§ **INFORMATION SUPPLIED**:
⟨

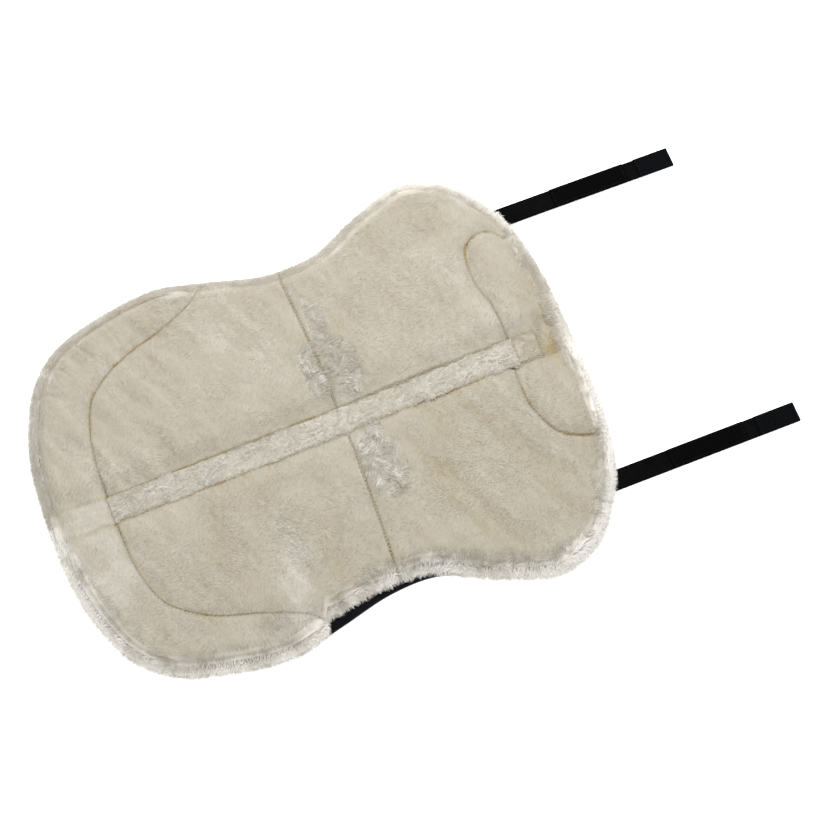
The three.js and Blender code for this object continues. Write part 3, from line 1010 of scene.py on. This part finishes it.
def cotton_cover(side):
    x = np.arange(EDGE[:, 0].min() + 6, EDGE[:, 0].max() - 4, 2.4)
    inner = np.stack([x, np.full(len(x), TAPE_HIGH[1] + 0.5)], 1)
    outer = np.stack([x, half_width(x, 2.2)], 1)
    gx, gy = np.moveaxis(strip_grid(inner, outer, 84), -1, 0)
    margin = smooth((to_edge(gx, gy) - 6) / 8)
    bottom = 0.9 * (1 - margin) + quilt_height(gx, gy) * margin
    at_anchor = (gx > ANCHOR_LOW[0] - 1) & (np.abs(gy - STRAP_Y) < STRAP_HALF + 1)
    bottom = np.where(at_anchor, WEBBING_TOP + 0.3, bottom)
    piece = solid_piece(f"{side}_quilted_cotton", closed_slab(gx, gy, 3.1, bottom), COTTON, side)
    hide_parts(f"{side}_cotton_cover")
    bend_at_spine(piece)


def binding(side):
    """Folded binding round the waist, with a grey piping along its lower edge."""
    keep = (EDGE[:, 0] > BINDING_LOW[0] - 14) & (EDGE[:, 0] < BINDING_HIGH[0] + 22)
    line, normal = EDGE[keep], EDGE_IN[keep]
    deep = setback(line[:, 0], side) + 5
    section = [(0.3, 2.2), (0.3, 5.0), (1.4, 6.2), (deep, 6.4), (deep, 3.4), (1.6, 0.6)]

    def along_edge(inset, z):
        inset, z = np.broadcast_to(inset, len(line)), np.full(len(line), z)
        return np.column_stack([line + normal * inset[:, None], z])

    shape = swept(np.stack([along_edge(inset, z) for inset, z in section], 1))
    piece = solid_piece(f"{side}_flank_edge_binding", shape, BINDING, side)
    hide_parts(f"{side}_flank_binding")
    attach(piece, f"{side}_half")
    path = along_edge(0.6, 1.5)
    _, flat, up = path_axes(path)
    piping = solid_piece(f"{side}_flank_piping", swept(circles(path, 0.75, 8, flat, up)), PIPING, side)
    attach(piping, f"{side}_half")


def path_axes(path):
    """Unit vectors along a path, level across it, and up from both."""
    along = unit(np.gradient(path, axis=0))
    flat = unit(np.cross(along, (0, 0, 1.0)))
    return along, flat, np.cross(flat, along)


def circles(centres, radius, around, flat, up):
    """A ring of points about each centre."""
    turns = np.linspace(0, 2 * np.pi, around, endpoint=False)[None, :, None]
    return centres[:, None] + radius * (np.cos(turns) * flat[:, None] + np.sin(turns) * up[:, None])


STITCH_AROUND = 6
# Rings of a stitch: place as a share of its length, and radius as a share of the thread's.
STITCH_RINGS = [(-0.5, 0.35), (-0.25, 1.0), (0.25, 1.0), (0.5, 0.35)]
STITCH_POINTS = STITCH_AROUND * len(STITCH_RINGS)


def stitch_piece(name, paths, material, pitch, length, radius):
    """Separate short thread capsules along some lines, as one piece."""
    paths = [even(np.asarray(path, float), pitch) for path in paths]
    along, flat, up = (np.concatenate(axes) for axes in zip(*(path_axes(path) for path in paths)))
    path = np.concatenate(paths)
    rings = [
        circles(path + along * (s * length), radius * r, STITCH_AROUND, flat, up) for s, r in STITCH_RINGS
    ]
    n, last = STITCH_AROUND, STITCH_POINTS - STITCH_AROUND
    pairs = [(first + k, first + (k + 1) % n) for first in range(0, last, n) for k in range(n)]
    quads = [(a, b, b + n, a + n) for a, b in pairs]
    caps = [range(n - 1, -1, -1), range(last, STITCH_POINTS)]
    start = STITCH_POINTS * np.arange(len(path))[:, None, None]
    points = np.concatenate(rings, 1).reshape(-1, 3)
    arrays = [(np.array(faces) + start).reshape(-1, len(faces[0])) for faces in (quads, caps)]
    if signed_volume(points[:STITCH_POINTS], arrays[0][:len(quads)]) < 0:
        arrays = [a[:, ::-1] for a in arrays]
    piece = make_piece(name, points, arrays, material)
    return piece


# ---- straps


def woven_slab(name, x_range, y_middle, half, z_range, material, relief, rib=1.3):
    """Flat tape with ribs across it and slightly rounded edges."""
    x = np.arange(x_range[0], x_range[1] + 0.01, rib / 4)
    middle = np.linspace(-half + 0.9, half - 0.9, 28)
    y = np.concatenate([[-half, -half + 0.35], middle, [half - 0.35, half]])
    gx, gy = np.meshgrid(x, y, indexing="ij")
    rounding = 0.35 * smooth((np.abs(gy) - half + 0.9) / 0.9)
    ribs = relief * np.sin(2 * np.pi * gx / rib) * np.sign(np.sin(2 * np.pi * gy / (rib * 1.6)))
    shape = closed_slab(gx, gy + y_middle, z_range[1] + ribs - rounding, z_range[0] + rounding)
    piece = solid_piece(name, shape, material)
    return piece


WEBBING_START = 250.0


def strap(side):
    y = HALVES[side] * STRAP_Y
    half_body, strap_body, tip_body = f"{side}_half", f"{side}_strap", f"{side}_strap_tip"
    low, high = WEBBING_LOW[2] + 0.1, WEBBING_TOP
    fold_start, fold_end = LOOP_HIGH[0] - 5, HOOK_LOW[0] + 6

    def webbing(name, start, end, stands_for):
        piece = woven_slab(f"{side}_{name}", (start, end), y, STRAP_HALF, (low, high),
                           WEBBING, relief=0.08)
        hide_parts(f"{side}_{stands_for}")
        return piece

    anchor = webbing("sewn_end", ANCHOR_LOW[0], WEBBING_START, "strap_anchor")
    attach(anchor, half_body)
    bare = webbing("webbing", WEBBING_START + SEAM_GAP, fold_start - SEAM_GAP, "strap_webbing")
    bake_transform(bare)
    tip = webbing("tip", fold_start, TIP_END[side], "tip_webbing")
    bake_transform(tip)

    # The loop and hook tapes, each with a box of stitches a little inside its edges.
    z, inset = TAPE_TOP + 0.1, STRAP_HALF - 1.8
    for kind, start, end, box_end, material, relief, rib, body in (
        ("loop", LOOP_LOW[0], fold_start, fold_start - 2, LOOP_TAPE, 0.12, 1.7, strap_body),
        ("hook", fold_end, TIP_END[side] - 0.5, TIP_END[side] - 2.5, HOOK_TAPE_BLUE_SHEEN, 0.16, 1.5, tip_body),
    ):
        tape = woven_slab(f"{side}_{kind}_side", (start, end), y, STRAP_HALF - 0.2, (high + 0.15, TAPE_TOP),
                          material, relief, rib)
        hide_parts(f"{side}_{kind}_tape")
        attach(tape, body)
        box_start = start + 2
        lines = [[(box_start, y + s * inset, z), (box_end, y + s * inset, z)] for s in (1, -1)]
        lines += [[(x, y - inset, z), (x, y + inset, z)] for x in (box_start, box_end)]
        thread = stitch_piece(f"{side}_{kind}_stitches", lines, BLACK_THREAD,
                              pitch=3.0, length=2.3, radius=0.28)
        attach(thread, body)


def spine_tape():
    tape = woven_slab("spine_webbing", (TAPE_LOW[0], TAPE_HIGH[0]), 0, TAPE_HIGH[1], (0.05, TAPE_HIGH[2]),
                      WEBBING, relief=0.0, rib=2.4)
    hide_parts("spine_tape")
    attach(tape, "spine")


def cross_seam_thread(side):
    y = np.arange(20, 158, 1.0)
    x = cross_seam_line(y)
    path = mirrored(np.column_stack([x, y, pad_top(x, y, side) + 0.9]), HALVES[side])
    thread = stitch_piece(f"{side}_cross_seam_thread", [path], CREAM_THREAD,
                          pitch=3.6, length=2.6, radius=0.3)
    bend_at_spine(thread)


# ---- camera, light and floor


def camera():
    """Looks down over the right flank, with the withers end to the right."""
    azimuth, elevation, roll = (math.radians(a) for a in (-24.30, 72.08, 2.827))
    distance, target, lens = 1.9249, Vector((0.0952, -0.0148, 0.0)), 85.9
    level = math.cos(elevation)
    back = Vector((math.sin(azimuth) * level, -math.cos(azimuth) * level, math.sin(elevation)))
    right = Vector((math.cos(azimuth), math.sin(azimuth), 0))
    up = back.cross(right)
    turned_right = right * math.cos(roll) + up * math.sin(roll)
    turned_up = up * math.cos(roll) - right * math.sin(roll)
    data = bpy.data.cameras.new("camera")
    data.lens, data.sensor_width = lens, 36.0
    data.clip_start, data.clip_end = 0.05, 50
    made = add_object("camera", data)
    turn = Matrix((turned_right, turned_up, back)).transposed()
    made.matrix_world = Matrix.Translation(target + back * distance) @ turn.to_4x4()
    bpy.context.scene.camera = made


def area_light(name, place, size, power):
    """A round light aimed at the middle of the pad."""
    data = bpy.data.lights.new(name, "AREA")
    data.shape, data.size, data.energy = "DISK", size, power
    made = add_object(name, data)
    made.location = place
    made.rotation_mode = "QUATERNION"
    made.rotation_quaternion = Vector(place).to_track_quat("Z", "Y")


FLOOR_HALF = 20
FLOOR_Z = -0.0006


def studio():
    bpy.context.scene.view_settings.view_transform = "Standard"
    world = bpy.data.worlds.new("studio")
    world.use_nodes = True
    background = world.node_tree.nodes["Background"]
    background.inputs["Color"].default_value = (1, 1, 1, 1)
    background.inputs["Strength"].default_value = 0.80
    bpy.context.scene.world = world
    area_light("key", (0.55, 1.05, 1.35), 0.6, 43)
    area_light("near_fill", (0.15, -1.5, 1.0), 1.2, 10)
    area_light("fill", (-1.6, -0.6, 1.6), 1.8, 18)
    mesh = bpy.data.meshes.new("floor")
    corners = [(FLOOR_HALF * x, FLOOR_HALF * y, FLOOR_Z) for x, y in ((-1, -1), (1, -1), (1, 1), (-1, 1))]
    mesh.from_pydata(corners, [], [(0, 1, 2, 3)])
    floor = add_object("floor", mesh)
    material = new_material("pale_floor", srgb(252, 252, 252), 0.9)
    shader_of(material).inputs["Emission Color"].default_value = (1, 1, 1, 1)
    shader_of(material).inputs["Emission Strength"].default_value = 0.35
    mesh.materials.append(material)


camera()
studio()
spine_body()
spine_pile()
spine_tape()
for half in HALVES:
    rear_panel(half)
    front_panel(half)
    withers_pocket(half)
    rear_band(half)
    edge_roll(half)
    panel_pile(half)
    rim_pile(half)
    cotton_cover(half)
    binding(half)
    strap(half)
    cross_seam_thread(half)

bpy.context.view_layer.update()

⟩

§ **WHAT YOU WILL DO**:
Quote exactly the first line of the data and every line after it through the one holding "bend_at_spine(piece)".

§ **CORRECT OUTPUT**:
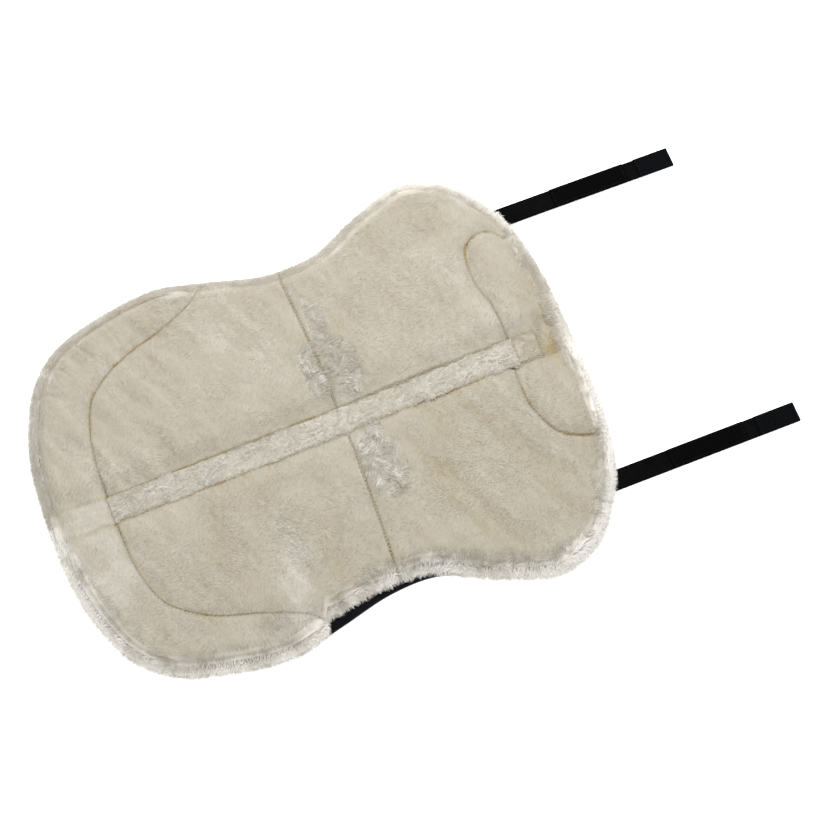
The three.js and Blender code for this object continues. Write part 3, from line 1010 of scene.py on. This part finishes it.
def cotton_cover(side):
    x = np.arange(EDGE[:, 0].min() + 6, EDGE[:, 0].max() - 4, 2.4)
    inner = np.stack([x, np.full(len(x), TAPE_HIGH[1] + 0.5)], 1)
    outer = np.stack([x, half_width(x, 2.2)], 1)
    gx, gy = np.moveaxis(strip_grid(inner, outer, 84), -1, 0)
    margin = smooth((to_edge(gx, gy) - 6) / 8)
    bottom = 0.9 * (1 - margin) + quilt_height(gx, gy) * margin
    at_anchor = (gx > ANCHOR_LOW[0] - 1) & (np.abs(gy - STRAP_Y) < STRAP_HALF + 1)
    bottom = np.where(at_anchor, WEBBING_TOP + 0.3, bottom)
    piece = solid_piece(f"{side}_quilted_cotton", closed_slab(gx, gy, 3.1, bottom), COTTON, side)
    hide_parts(f"{side}_cotton_cover")
    bend_at_spine(piece)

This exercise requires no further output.